Finalmente, no faltó
el detonador, un grave suceso que precipitó la decisión de algunos que dudaban
|# 12|, y el entendimiento entre los Carlistas y el General Mola, Director de
la insurrección: el asesinato de José Calvo Sotelo, uno de los líderes
monárquicos de la oposición parlamentaria, el 13 de julio de 1936. Lo llevaron
a cabo fuerzas de Orden Público, en represalia por el también reciente
asesinato del teniente de la Guardia de Asalto José Castillo. A los pocos días
se produjo el estallido de las sublevaciones |# 13|.
Las primeras fuerzas
que se sublevaron fueron las guarniciones militares de las plazas africanas |#
14|, a última hora del 17 de julio. Al gobierno no le cogió de sorpresa la
conjura militar, pero creyó poder dominar la rebelión ya que los puestos clave
del Ejército estaban en manos de generales afectos al ejecutivo. A las
veinticuatro horas la situación era bastante confusa, pues algunas guarniciones
se iban sumando a los rebeldes, mientras los partidos de izquierda y las
organizaciones sindicales obreras exigían del gobierno que se armara a las
milicias del pueblo |# 15|. En la noche crítica del 18 al 19 de julio el
Presidente de la República buscó una solución transitoria a la nueva situación.

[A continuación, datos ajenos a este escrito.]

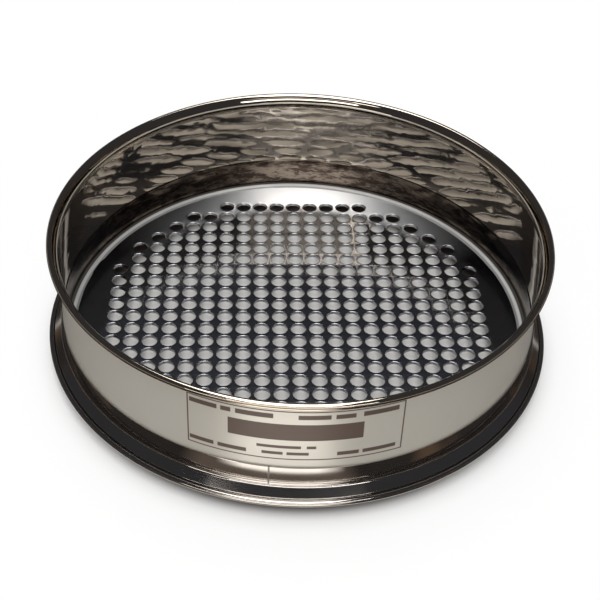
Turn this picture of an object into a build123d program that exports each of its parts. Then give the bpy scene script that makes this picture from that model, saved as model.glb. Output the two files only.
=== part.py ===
from build123d import *
from math import atan2, ceil, cos, degrees, radians, sin
import os

# Test sieve of 300 mm nominal size with a perforated plate as its sieving surface.
# Millimetres, +Z up. The origin is on the sieve's axis, at the foot of the skirt,
# and the rows of holes run along X and Y. Every round piece is a sheet section in the
# XZ plane, turned about Z.

# ---- upper frame ---------------------------------------------------------------
FRAME_BORE_RADIUS = 150.0       # clear radius of the straight wall
FRAME_WALL = 0.8                # sheet thickness
FRAME_DEPTH = 75.0              # from the top of the plate to the top of the rim
FRAME_FOOT_DROP = 2.0           # foot of the wall below the top of the plate
STEP_HEIGHT = 3.1               # height over which the wall steps out around the inner ring
RIM_ROLL_RADIUS = 2.1           # outside radius of the rolled rim
RIM_ROLL_OFFSET = 4.6           # from the bore out to the middle of the roll
RIM_LEAD_IN = 7.0               # height over which the wall opens into the roll
RIM_ROLL_END = -105.0           # direction in which the rolled edge ends, degrees

# ---- inner ring: carries the plate and reaches down as the nesting skirt ---------
RING_WALL = 0.7                 # sheet thickness, flush with the bore inside
RING_HEIGHT = 21.0              # from the top of the plate to the upper edge
SKIRT_DEPTH = 10.0              # from the underside of the plate to the foot
SKIRT_CLEARANCE = 0.6           # between the skirt and the bore of a sieve below
NECK_START_DROP = 3.5           # start of the drawn-in part below the top of the plate
NECK_HEIGHT = 2.0               # height over which the ring is drawn in

# ---- flanged collar: stands over the rim of the sieve below ----------------------
COLLAR_WALL = 0.8               # sheet thickness
COLLAR_RISE = 0.6               # upper edge above that of the inner ring
COLLAR_CORNER_BEND = 1.5        # bend radius from the upright band into the web
WEB_TOP_RISE = 1.0              # top of the level web above the top of the plate
WEB_END_BEND = 1.0              # bend radius from the web down into the flange roll
FLANGE_ROLL_RADIUS = 2.1        # outside radius of the rolled flange
FLANGE_ROLL_END = 108.0         # direction in which the rolled edge ends, degrees
NESTING_CLEARANCE = 0.5         # between the flange and the rim of a sieve below

# ---- perforated plate --------------------------------------------------------------
PLATE_THICKNESS = 2.0
HOLE_RADIUS = 5.0
HOLE_PITCH = 12.0               # square pitch, along X and along Y
EDGE_LAND = 14.0                # least metal between a hole and the edge of the plate

# ---- sealing fillet ------------------------------------------------------------------
FILLET_WIDTH = 5.4              # across the plate
FILLET_HEIGHT = 1.6             # up the inner ring
FILLET_CROWN = 0.4              # how far its face bulges

# ---- places worked out from the sizes above --------------------------------------------
PLATE_BOTTOM_Z = SKIRT_DEPTH
PLATE_TOP_Z = PLATE_BOTTOM_Z + PLATE_THICKNESS
RING_TOP_Z = PLATE_TOP_Z + RING_HEIGHT
RING_OUTER_RADIUS = FRAME_BORE_RADIUS + RING_WALL
FRAME_FOOT_RADIUS = RING_OUTER_RADIUS + FRAME_WALL
RIM_ROLL_R = FRAME_BORE_RADIUS + RIM_ROLL_OFFSET
RIM_ROLL_Z = PLATE_TOP_Z + FRAME_DEPTH - RIM_ROLL_RADIUS
FLANGE_INNER_RADIUS = RIM_ROLL_R + RIM_ROLL_RADIUS + NESTING_CLEARANCE
FLANGE_ROLL_R = FLANGE_INNER_RADIUS + FLANGE_ROLL_RADIUS
FLANGE_ROLL_Z = PLATE_TOP_Z     # the roll's middle is level with the plate's top


def on_circle(centre, radius, direction):
    """Point of a circle in the section plane, at a direction in degrees."""
    return (centre[0] + radius * cos(radians(direction)),
            centre[1] + radius * sin(radians(direction)))


def save(piece, node):
    piece.label = node
    export_step(piece, f"parts/{node}.step")


def turn(outline, node):
    """Turn a closed outline of the XZ plane about the Z axis and write the piece."""
    section = Plane.XZ * make_face(outline)
    save(revolve(section, axis=Axis.Z), node)


def upper_frame():
    """Wall that steps out around the inner ring below, and rolls outward into the rim."""
    roll = (RIM_ROLL_R, RIM_ROLL_Z)
    foot_z = PLATE_TOP_Z - FRAME_FOOT_DROP
    opening_z = RIM_ROLL_Z - RIM_LEAD_IN
    # The lead-in arc leaves the wall upright and runs into the roll's circle.
    lead_radius = ((RIM_LEAD_IN ** 2 + RIM_ROLL_OFFSET ** 2 - RIM_ROLL_RADIUS ** 2)
                   / (2 * (RIM_ROLL_OFFSET - RIM_ROLL_RADIUS)))
    lead = (FRAME_BORE_RADIUS + lead_radius, opening_z)
    meeting = degrees(atan2(RIM_LEAD_IN, roll[0] - lead[0]))
    back_lead = lead_radius - FRAME_WALL
    back_roll = RIM_ROLL_RADIUS - FRAME_WALL
    outer_radius = FRAME_BORE_RADIUS + FRAME_WALL
    step_z = RING_TOP_Z + STEP_HEIGHT
    outline = [
        Line((FRAME_BORE_RADIUS, step_z), (FRAME_BORE_RADIUS, opening_z)),
        CenterArc(lead, lead_radius, 180, meeting - 180),
        CenterArc(roll, RIM_ROLL_RADIUS, meeting, RIM_ROLL_END - meeting),
        Line(on_circle(roll, RIM_ROLL_RADIUS, RIM_ROLL_END),
             on_circle(roll, back_roll, RIM_ROLL_END)),
        CenterArc(roll, back_roll, RIM_ROLL_END, meeting - RIM_ROLL_END),
        CenterArc(lead, back_lead, meeting, 180 - meeting),
        Line((outer_radius, opening_z), (outer_radius, step_z)),
        Line((outer_radius, step_z), (FRAME_FOOT_RADIUS, RING_TOP_Z)),
        Line((FRAME_FOOT_RADIUS, RING_TOP_Z), (FRAME_FOOT_RADIUS, foot_z)),
        Line((FRAME_FOOT_RADIUS, foot_z), (RING_OUTER_RADIUS, foot_z)),
        Line((RING_OUTER_RADIUS, foot_z), (RING_OUTER_RADIUS, RING_TOP_Z)),
        Line((RING_OUTER_RADIUS, RING_TOP_Z), (FRAME_BORE_RADIUS, step_z)),
    ]
    turn(outline, "upper_frame")


def inner_ring():
    """Ring flush with the bore, drawn in below the frame so that the skirt nests."""
    neck_top = PLATE_TOP_Z - NECK_START_DROP
    neck_foot = neck_top - NECK_HEIGHT
    skirt_outer = FRAME_BORE_RADIUS - SKIRT_CLEARANCE
    skirt_inner = skirt_outer - RING_WALL
    outline = Polyline(
        (RING_OUTER_RADIUS, RING_TOP_Z),
        (RING_OUTER_RADIUS, neck_top),
        (skirt_outer, neck_foot),
        (skirt_outer, 0),
        (skirt_inner, 0),
        (skirt_inner, neck_foot),
        (FRAME_BORE_RADIUS, neck_top),
        (FRAME_BORE_RADIUS, RING_TOP_Z),
        close=True,
    )
    turn(outline.edges(), "inner_ring")


def flanged_collar():
    """Upright band around the frame, a level web, and an edge rolled into the flange."""
    top_z = RING_TOP_Z + COLLAR_RISE
    back_band = FRAME_FOOT_RADIUS + COLLAR_WALL
    web_top = PLATE_TOP_Z + WEB_TOP_RISE
    web_foot = web_top - COLLAR_WALL
    back_flange = FLANGE_INNER_RADIUS + COLLAR_WALL
    back_roll = FLANGE_ROLL_RADIUS - COLLAR_WALL
    wide_corner = COLLAR_CORNER_BEND + COLLAR_WALL
    small_bend = WEB_END_BEND - COLLAR_WALL
    corner = (back_band + COLLAR_CORNER_BEND, web_top + COLLAR_CORNER_BEND)
    web_end = (back_flange - WEB_END_BEND, web_top - WEB_END_BEND)
    roll = (FLANGE_ROLL_R, FLANGE_ROLL_Z)
    outline = [
        Line((back_band, top_z), (back_band, corner[1])),
        CenterArc(corner, COLLAR_CORNER_BEND, 180, 90),
        Line((corner[0], web_top), (web_end[0], web_top)),
        CenterArc(web_end, WEB_END_BEND, 90, -90),
        CenterArc(roll, back_roll, 180, 180 + FLANGE_ROLL_END),
        Line(on_circle(roll, back_roll, FLANGE_ROLL_END),
             on_circle(roll, FLANGE_ROLL_RADIUS, FLANGE_ROLL_END)),
        CenterArc(roll, FLANGE_ROLL_RADIUS, FLANGE_ROLL_END, -180 - FLANGE_ROLL_END),
        CenterArc(web_end, small_bend, 0, 90),
        Line((web_end[0], web_foot), (corner[0], web_foot)),
        CenterArc(corner, wide_corner, 270, -90),
        Line((FRAME_FOOT_RADIUS, corner[1]), (FRAME_FOOT_RADIUS, top_z)),
        Line((FRAME_FOOT_RADIUS, top_z), (back_band, top_z)),
    ]
    turn(outline, "flanged_collar")


def hole_places():
    """Centres on the square grid that leave the land at the edge of the plate."""
    field_radius = FRAME_BORE_RADIUS - EDGE_LAND - HOLE_RADIUS
    reach = ceil(field_radius / HOLE_PITCH)
    rows = range(-reach, reach + 1)
    places = [Vector(column * HOLE_PITCH, row * HOLE_PITCH) for row in rows for column in rows]
    return [place for place in places if place.length <= field_radius]


def perforated_plate():
    """Round plate punched on a square grid."""
    blank = Circle(FRAME_BORE_RADIUS)
    punch = Circle(HOLE_RADIUS)
    sheet = blank - [Pos(place) * punch for place in hole_places()]
    plate = Pos(0, 0, PLATE_BOTTOM_Z) * extrude(sheet, PLATE_THICKNESS)
    save(plate, "perforated_plate")


def sealing_fillet():
    """Run of solder that closes the corner between the plate and the ring."""
    corner = (FRAME_BORE_RADIUS, PLATE_TOP_Z)
    toe = (FRAME_BORE_RADIUS - FILLET_WIDTH, PLATE_TOP_Z)
    crown = (FRAME_BORE_RADIUS, PLATE_TOP_Z + FILLET_HEIGHT)
    face = SagittaArc(toe, crown, FILLET_CROWN)
    turn([Line(corner, toe), face, Line(crown, corner)], "sealing_fillet")


os.makedirs("parts", exist_ok=True)
upper_frame()
inner_ring()
flanged_collar()
perforated_plate()
sealing_fillet()
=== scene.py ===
"""A 300 mm test sieve with a perforated plate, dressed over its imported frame.

Everything is in metres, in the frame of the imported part: +Z up, the axis of the sieve
on Z, the foot of the skirt at zero, and the rows of holes along X and Y.
"""
from __future__ import annotations

import logging
import math
from dataclasses import dataclass
from enum import Enum

import bmesh
import bpy
from mathutils import Matrix, Vector

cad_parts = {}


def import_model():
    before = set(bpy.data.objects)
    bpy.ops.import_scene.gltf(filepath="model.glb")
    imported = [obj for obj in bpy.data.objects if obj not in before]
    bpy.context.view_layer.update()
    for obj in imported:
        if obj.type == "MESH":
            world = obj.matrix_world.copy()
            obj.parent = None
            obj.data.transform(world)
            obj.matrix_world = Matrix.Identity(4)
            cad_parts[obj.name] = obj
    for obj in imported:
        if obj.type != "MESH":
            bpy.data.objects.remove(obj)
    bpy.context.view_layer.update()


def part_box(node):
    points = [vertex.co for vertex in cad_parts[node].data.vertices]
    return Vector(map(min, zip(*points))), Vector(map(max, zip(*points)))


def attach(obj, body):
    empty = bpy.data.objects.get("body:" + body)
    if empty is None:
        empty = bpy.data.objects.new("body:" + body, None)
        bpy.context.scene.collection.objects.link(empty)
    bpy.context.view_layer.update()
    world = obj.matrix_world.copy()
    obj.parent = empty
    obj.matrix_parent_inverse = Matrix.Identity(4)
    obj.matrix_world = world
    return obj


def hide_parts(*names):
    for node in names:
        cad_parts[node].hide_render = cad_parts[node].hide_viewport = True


LOG = logging.getLogger("test_sieve")
MM = 0.001
DEGREES = 180.0 / math.pi
WELD_GAP = 0.002 * MM
TILE_GAP = 0.005 * MM
LEVEL_GAP = 0.001 * MM
Point = tuple[float, float]
Colour = tuple[float, float, float, float]


# --------------------------------------------------------------------------- sizes


@dataclass(frozen=True)
class SieveSizes:
    """Sizes that several pieces share, in metres.

    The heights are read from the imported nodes. The radii are the maker's.
    """

    plate_top: float
    plate_bottom: float
    ring_top: float
    rim_top: float
    frame_foot: float
    bore_radius: float = 150.0 * MM
    frame_wall: float = 0.8 * MM
    ring_wall: float = 0.7 * MM
    skirt_clearance: float = 0.6 * MM
    nesting_clearance: float = 0.5 * MM

    @classmethod
    def of_frame(cls) -> SieveSizes:
        """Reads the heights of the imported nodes.

        Returns:
            The sizes of the sieve that the frame holds.
        """
        plate_low, plate_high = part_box("perforated_plate")
        frame_low, frame_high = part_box("upper_frame")
        return cls(
            plate_top=plate_high.z,
            plate_bottom=plate_low.z,
            ring_top=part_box("inner_ring")[1].z,
            rim_top=frame_high.z,
            frame_foot=frame_low.z,
        )

    @property
    def seat_radius(self) -> float:
        """Radius at which the frame's stepped-out foot sits on the inner ring."""
        return self.bore_radius + self.ring_wall

    @property
    def foot_radius(self) -> float:
        """Outer radius of the frame's stepped-out foot, which the collar hugs."""
        return self.seat_radius + self.frame_wall


# --------------------------------------------------------------------------- modelling


def select_none() -> None:
    """Deselects every object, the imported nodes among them."""
    bpy.ops.object.select_all(action="DESELECT")


def make_active(piece: bpy.types.Object) -> None:
    """Selects one object alone and makes it the active one.

    Args:
        piece: The object to work on.
    """
    select_none()
    piece.select_set(True)
    bpy.context.view_layer.objects.active = piece


def select_mesh(action: str) -> None:
    """Selects or deselects the whole mesh in edit mode.

    Args:
        action: SELECT or DESELECT.
    """
    bpy.ops.mesh.select_all(action=action)


def arc(centre: Point, radius: float, start: float, end: float, steps: int) -> list[Point]:
    """Points of an arc in the section plane, both ends included.

    Args:
        centre: Middle of the circle, as radius and height.
        radius: Radius of the arc.
        start: First direction, in degrees.
        end: Last direction, in degrees.
        steps: Number of chords.

    Returns:
        The points, from start to end.
    """
    turns = [math.radians(start + (end - start) * step / steps) for step in range(steps + 1)]
    return [(centre[0] + radius * math.cos(t), centre[1] + radius * math.sin(t)) for t in turns]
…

El gobierno de Casares Quiroga fue sustituido por el de Martínez Barrio, con
ministros más moderados, con el fin de atraerse a los generales de esa misma
tendencia. Enseguida, ese nuevo gobierno sufrió, lo mismo que el anterior, la
presión de los partidos y sindicales obreras para armar a las milicias
socialistas y comunistas |# 16|. Las autoridades se resistieron a dar armas a
los afiliados a los sindicatos, aunque ya en la madrugada del 19 de julio,
miles de obreros circulaban por Madrid armados con los fusiles que les habían
entregado horas antes en algunos cuarteles. Pero en el Cuartel de la Montaña, a
pesar de las órdenes contradictorias recibidas, se negaron terminantemente a
entregar las armas del depósito a las milicias revolucionarias.